The Canadian 19-year-old rallied to a 6-3, 7-5, win over the former world No.1 to claim her first grand slam title. Her triumphed attracted an overnight rating of 2.7 million on ESPN. A 13% increase on last year (2.4) when Naomi Osaka defeated Williams. At its peak, which was towards the end of the second set, the rating was as high as 3.9. ESPN has also confirmed that the 2019 women’s final was their joint-highest US Open rating of all time.

Across the border, Andreescu’s win also made history in her home country of Canada. An average audience of 3.4 million watched her match on TSN and RDS with a peak of 5.3 million. Making in the networks most watched tennis match in history. It is also the most-watched broadcast since the Toronto Raptors won the 2019 NBA Championships. TSN has also noted that Andreescu’s run has helped them achieve a 69% rise in views compared to 2018 to 10.7 million people watching the grand slam at some point. Meanwhile, their digital platforms have achieved a 145% year-on-year rise with 13 million impressions on TSN’s social media platforms.

There was also success for the networks with the men’s final. Rafael Nadal edged out Daniil Medvedev in a dramatic five-set encounter. The Spaniard was leading by two sets, before his opponent drew back to draw level. Forcing a tense decider. Their encounter was ESPN’s most popular men’s US Open final since 2015 and a 33% increase on 12 months ago. It attracted an overnight rating of 2.0. The 2015 clash between Novak Djokovic and Roger Federer scored a 2.4 rating.

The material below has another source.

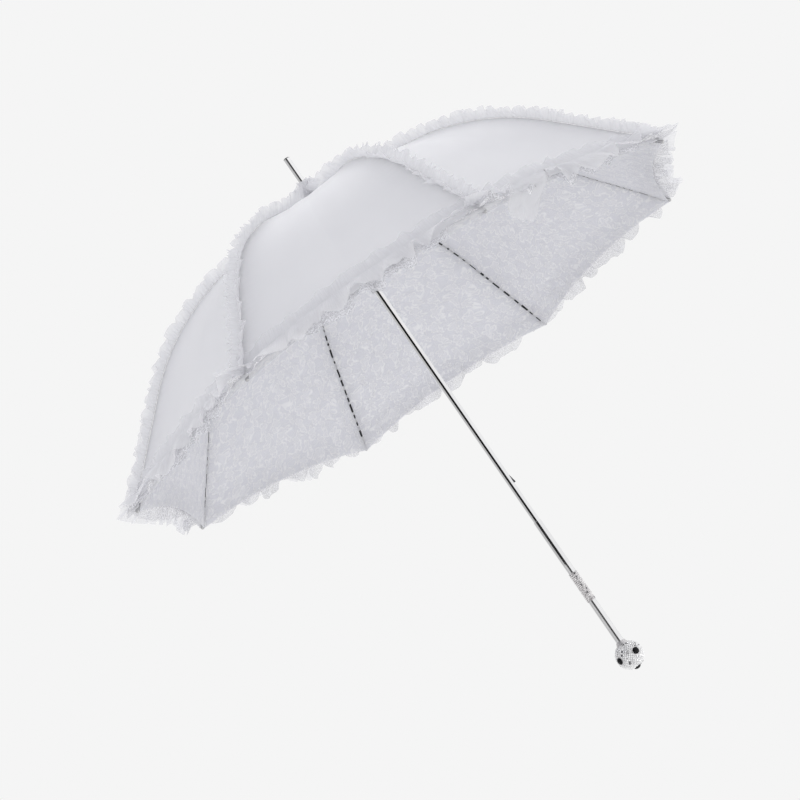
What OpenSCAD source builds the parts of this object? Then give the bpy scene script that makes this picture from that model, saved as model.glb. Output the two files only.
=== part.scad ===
// Lace parasol: a folding eight-rib frame on a thin steel shaft, with a satin cover,
// a lace lining, gathered ruffles and a stone-set ball handle.
// Millimetres. +Z runs up the shaft. The origin is the middle of the bare handle tube, where it is held.

/* [Frame] */
// Radius of the circle through the rib tips, parasol open
rib_tip_radius = 385; // [375:1:395]
// Height of the rib tips above the origin
rib_tip_z = 287; // [280:1:295]
// Height of the rib hinges above the rib tips
dome_height = 217; // [212:1:222]
// Slope of a rib near the crown, in degrees
inner_slope = 11.5; // [11:0.5:12]
// Slope of a rib near its tip, in degrees
outer_slope = 47.25; // [46:0.25:48]
// Radius of a rib's bend
bend_radius = 300; // [280:5:320]
// Distance along a rib from its hinge to the stretcher's rivet
stretcher_at = 224; // [222:1:226]

/* [Shaft and handle] */
// Outer diameter of the shaft tube
shaft_d = 8; // [8:0.1:8.1]
// Height of the ferrule's top end
ferrule_top_z = 569; // [560:1:580]
// Outer diameter of the handle tube
handle_d = 9.4; // [9.3:0.1:9.8]
// Height of the handle tube's top end
handle_top_z = 36; // [34:1:38]
// Length of the stone-set grip band
band_length = 39; // [30:1:45]
// Outer diameter of the grip band
band_d = 11.2; // [11:0.1:11.8]
// Height of the ball's centre
ball_z = -150; // [-155:1:-145]
// Diameter of the ball under its stones
ball_d = 32; // [31:0.5:33]

/* [Runner and catches] */
// Height of the runner's lower end, parasol open
runner_bottom_z = 376.5; // [375:0.5:378]
// Outer diameter of the runner's sleeve
runner_d = 11.6; // [11.4:0.1:11.7]
// Height of the stretcher hinges on the runner above its lower end
runner_hinge_h = 23.5; // [23:0.5:24]
// Height of the lower catch's ledge, which holds the runner down
lower_ledge_z = 88.3; // [88:0.1:90]
// How far each catch stands out of the shaft
catch_proud = 2; // [1.5:0.1:2.2]

/* [Cloth] */
// Thickness of the cover
cover_t = 0.8; // [0.6:0.1:1]
// Gap from a rib's centre line to the cover above it
cover_gap = 2.6; // [2.4:0.1:3]
// Gap from a rib's centre line to the lining below it
lining_gap = 1.9; // [1.8:0.1:2.2]
// Width of the hem ruffle beyond the rib tips
hem_ruffle = 30; // [20:1:36]
// Height of the seam ruffles above the cover
seam_ruffle = 13; // [8:1:16]

/* [Hidden] */
$fn = 48;
cut = 0.5;

// Ribs: the first stands at half a gore from +X
rib_count = 8;
gore = 360 / rib_count;
function rib_angle(i) = gore * (i - 0.5);

// Colours
chrome = [0.80, 0.80, 0.82];
dark_steel = [0.25, 0.25, 0.27];
satin = [0.93, 0.93, 0.95];
lace = [0.85, 0.86, 0.89];
crystal = [0.82, 0.83, 0.84];
jet = [0.03, 0.03, 0.03];

// Shaft
shaft_r = shaft_d / 2;
bore_r = shaft_r - 0.8;
shaft_foot_z = 6;
fit = 0.05;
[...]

The strong broadcast numbers coincide with what has been a record year for the New York major. A record 737,872 fans attended the event over two weeks with the Arthur Ashe Stadium managing to have 23 out of 24 sell out sessions. The number doesn’t include the ‘Fan Week’ that took place before the start of the main draw. 115,355 people attended that to bring the overall figure to 853,227.